Last week psychologist and co-founder of The Bumpy Road, Belinda Williams shared her tips for new mums and mums-to-be. This week, she’s got more practical and useful advice for those who are currently navigating their way through motherhood for the first time. Most especially when it comes to dealing with the overwhelming feeling that comes with being a mama and dealing with the reality of what it’s really like to care for a baby day in and day out (spoiler alert: it’s not all sunshine and rainbows like a nappy commercial!). If you’re a new mum read on for your survival guide for the first few months…
What should new mums do if they’re feeling overwhelmed?
It is so important to recognise that you are not alone. Not only do all new mums feel this way, there is most often people in your support network that are very willing to help out. Here are some ways to help manage these challenging feelings:
Set realistic expectations. Things seem to take exponentially longer to complete. Don’t pressure yourself to do everything, instead prioritise what is most important and target your energies here.
Make time for yourself/self care. It’s hard to do but oh-so important! It may be a small activity like an extended bath, body scrub or washing your hair, a coffee up the shops solo or a walk around the block with your partner. Micro moments can be magically restorative.
Avoid isolation. Try to connect with other mums and talk to them about their experience. It can help to see that others are having challenges too and often gives you better perspective on your own experience.
Ask for help. Try to open up to the people close to you and let them know you need help. It is not a time to be a hero and the only person you let down when you push through the pain is yourself.
Often the fantasy of becoming a mum is different to the day to day reality of motherhood and some women may feel a little disillusioned by the experience. What are some ways to deal with this?
Women are often shocked by how consuming and relentless being a parent can be. Each women has a different remedy. This may include:
Look at what it is that you are missing from life before your baby—is it the mental stimulation of work, the relevance beyond the home, the lack of freedom in being able to just walk out the door—maybe all of these? Look for ways that you can reestablish this within your routine as a mother. It may not be in the same form but there is often different opportunities that we have not had to consider before.
Be patient—this adjustment in self concept can take time and is not always pleasant. Try not to make the mistake that challenging feelings mean that things are not going well or that motherhood is not for you. These feelings are common as it is a very stressful and demanding time. If you are worried about how difficult you are finding the transition into motherhood, speak with a professional to navigate these thoughts and feelings.
Make plans—it may be for a holiday, your return to work, a night out with friends. Motherhood is not all or nothing. Eventually you will find a way to weave back in aspects of your life that you enjoyed. Making plans for this can be empowering.
Be selective about what information you are consuming. If you are evaluating your experience of motherhood against Instagram tiles, look elsewhere. This is only a narrow reflection on moments of motherhood and not the gold standard. If it is impacting you negatively then maybe switch off for a while.
Some new mums may miss their old life and the freedom that they had. Is this a normal feeling to have? What are some ways to deal with it? And what should they do if they feel they’re not settling into their new life at all?

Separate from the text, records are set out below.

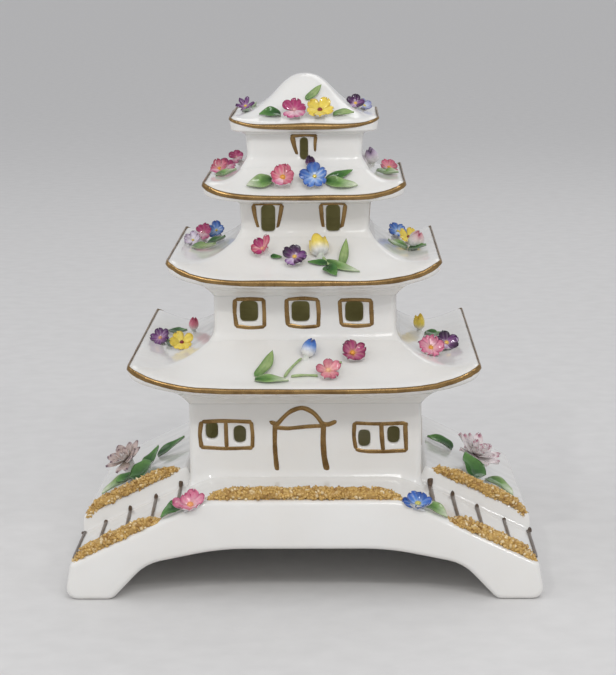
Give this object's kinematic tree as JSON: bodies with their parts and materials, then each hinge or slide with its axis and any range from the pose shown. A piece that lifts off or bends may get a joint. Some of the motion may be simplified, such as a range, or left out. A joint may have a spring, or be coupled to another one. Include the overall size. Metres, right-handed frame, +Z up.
{
  "type": "pastille burner",
  "caption": "Hollow tiered pagoda house on a humped bridge base that burns an incense pastille inside and lets the smoke out through its pierced windows.",
  "frame": {"origin": "middle of the footprint, on the surface that the feet stand on", "axes": "+Z up, -Y towards the front with the painted doorway, +X to the viewer's right"},
  "size_m": [0.1308, 0.121, 0.14],
  "materials": {
    "glazed_china": "glossy glazed white bone china with gilt lines and painted brown steps",
    "glazed_dish": "glossy glazed white bone china, plain",
    "incense": "pressed charcoal incense, dry and matt",
    "gilded_grit": "rough crust of small china crumbs washed with ochre and gilt",
    "green_enamel": "glossy green enamel over china leaves, pale to dark",
    "white_crimson_enamel": "white china petals with crimson and purple enamel tips",
    "blue_enamel": "glossy blue enamel petals with a yellow eye",
    "yellow_enamel": "glossy yellow enamel petals with a dark eye",
    "salmon_enamel": "glossy salmon enamel petals with a yellow eye",
    "crimson_enamel": "glossy crimson enamel petals with a yellow eye",
    "purple_enamel": "glossy purple enamel petals with an orange eye",
    "pink_enamel": "glossy pink enamel petals with an orange eye"
  },
  "bodies": {
    "root": {"bridge": "glazed_china", "bridge_blue_flower": "blue_enamel", "bridge_flower_leaves": "green_enamel", "bridge_pink_flower": "pink_enamel", "domed_top_roof": "glazed_china", "garden_left_chrysanthemum": "white_crimson_enamel", "garden_left_leaves": "green_enamel", "garden_right_chrysanthemum": "white_crimson_enamel", "garden_right_leaves": "green_enamel", "grit_bed_left": "gilded_grit", "grit_bed_right": "gilded_grit", "grit_front_centre": "gilded_grit", "grit_front_left": "gilded_grit", "grit_front_right": "gilded_grit", "roof_1_front_blue_tulip": "blue_enamel", "roof_1_front_crimson_pansy": "crimson_enamel", "roof_1_front_leaves": "green_enamel", "roof_1_front_salmon_flower": "salmon_enamel", "roof_1_left_leaves": "green_enamel", "roof_1_left_pink_bud": "pink_enamel", "roof_1_left_purple_flower": "purple_enamel", "roof_1_left_yellow_flower": "yellow_enamel", "roof_1_right_leaves": "green_enamel", "roof_1_right_pink_flower": "pink_enamel", "roof_1_right_purple_flower": "purple_enamel", "roof_1_right_yellow_tulip": "yellow_enamel", "roof_2_front_leaves": "green_enamel", "roof_2_front_pink_flower": "pink_enamel", "roof_2_front_purple_pansy": "purple_enamel", "roof_2_front_yellow_tulip": "yellow_enamel", "roof_2_left_blue_flower": "blue_enamel", "roof_2_left_leaves": "green_enamel", "roof_2_left_lilac_flower": "purple_enamel", "roof_2_left_pink_flower": "pink_enamel", "roof_2_right_blue_flower": "blue_enamel", "roof_2_right_leaves": "green_enamel", "roof_2_right_tulip": "purple_enamel", "roof_2_right_yellow_flower": "yellow_enamel", "roof_3_front_blue_flower": "blue_enamel", "roof_3_front_dark_bud": "purple_enamel", "roof_3_front_leaves": "green_enamel", "roof_3_front_pink_flower": "pink_enamel", "roof_3_left_leaves": "green_enamel", "roof_3_left_pink_flowers": "pink_enamel", "roof_3_right_leaves": "green_enamel", "roof_3_right_pink_flower": "pink_enamel", "roof_3_right_tulip": "purple_enamel", "roof_4_front_crimson_flower": "crimson_enamel", "roof_4_front_yellow_flower": "yellow_enamel", "roof_4_leaves": "green_enamel", "roof_4_side_flowers": "purple_enamel", "storey_1_roof": "glazed_china", "storey_1_walls": "glazed_china", "storey_2_roof": "glazed_china", "storey_2_walls": "glazed_china", "storey_3_roof": "glazed_china", "storey_3_walls": "glazed_china", "storey_4_walls": "glazed_china"},
    "pastille_dish": {"pastille_dish": "glazed_dish"},
    "incense_pastille": {"incense_pastille": "incense"}
  },
  "joints": [
    {"name": "dish_slide", "type": "slide", "parent": "root", "child": "pastille_dish", "axis": [0, 1, 0], "range_m": [0, 0.048]},
    {"name": "pastille_lift", "type": "slide", "parent": "pastille_dish", "child": "incense_pastille", "axis": [0, 0, 1], "range_m": [0, 0.008]}
  ]
}
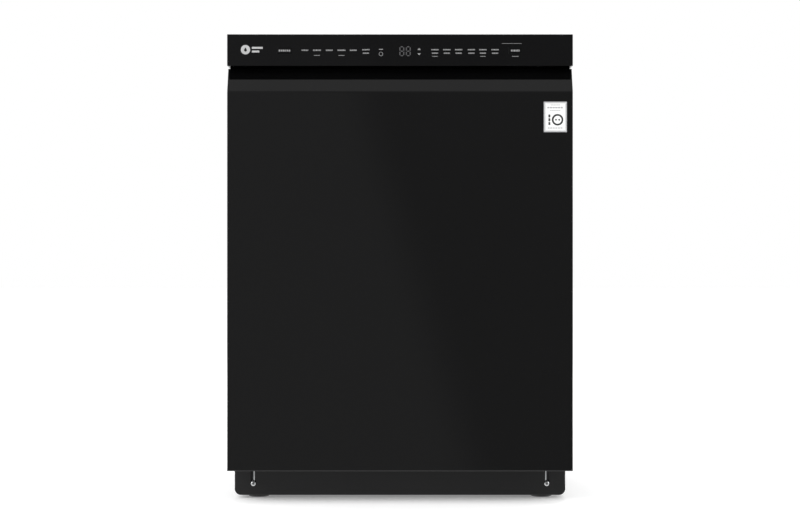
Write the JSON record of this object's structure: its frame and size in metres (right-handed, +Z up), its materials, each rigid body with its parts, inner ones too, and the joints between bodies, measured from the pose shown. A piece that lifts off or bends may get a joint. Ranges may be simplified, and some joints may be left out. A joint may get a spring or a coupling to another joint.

I think that this is pretty common. I remember being pretty bewildered when my first child arrived and asking my mum (probably with a few tears running down my face!), “how does anyone get anything done?!”. It is such a sudden and significant shift in pretty much every domain of your life so even if you are ready for it, you want it and it is where you want to be, it is normal to feel very shaken and destabilised by the seismic adjustment that takes place. Talk to others about how you are feeling.
Caring for a newborn is a steep learning curve and some women may start to feel self-doubt about their abilities as as mum at times. What can be done to address this?

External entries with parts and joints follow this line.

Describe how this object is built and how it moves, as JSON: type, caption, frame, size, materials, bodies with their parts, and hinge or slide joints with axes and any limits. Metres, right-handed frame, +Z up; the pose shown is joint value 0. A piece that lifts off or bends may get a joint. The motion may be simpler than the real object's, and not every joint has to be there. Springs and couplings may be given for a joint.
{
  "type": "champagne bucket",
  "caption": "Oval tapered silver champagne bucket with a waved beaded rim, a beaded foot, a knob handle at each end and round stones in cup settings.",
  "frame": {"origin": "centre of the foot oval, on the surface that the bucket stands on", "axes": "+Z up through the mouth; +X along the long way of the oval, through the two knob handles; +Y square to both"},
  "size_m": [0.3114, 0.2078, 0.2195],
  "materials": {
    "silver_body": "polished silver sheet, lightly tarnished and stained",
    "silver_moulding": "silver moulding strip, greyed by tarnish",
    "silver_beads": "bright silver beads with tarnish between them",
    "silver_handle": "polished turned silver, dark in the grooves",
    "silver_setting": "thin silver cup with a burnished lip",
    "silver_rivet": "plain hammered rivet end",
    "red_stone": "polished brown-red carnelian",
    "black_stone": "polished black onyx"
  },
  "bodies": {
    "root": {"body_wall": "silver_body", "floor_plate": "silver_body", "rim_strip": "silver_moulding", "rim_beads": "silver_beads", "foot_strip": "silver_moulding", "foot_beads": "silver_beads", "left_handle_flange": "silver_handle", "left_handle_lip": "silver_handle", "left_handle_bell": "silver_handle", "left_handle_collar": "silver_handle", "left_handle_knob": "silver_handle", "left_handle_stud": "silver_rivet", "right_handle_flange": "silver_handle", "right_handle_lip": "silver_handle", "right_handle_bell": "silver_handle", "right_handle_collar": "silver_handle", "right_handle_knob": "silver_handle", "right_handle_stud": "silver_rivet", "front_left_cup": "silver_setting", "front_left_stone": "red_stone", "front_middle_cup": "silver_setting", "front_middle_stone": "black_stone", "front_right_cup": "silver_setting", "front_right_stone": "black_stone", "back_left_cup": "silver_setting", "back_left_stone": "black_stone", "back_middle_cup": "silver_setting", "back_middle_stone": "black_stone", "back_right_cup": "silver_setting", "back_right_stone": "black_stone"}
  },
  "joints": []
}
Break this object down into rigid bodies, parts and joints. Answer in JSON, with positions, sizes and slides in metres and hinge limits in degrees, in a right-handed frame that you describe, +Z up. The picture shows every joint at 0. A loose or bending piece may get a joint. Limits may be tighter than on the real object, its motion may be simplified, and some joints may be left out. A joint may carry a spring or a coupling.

I think that all new mothers suffer a crisis in confidence. Firstly everything is new and secondly there is so much conflicting information coming at you even within the hospitals. I think it can be helpful to identify a few trusted people and resources and use that as a starting point. But most commonly women experience the greatest distress when they feel disempowered to trust their own instinct. I am a big advocate of trusting your gut and nowhere seems more natural to do this than when caring for a newborn. If in doubt, then of course, seek advice and do this early. It is often just small adjustments that make the world of difference and help us recover and restore our confidence.
Becoming a new mum often means having to deal with a new identity in some ways as you try and blend the old you and the new you. What can women do if they feel a little lost during this process?
It is exactly that, a process and one that takes time. I think motherhood is a constant time of adjustment and readjustment as our children grow. Very rarely does the learning and changing plateau. This is an experience quite unique to the world of parenthood. There will be parts of your life before children that you no longer connect with and enjoy and there will be parts of life as a mother which you never imagined would bring you joy, but insanely they do. Whilst these changes can be confronting and challenging, it can help to approach it with curiosity rather than judgement. You always have choice even if the options on face value seem more limited to begin with. Try to start out prioritising the things that are most important to you and look at how you can maintain them (perhaps in a different format). Motherhood is a journey not a destination.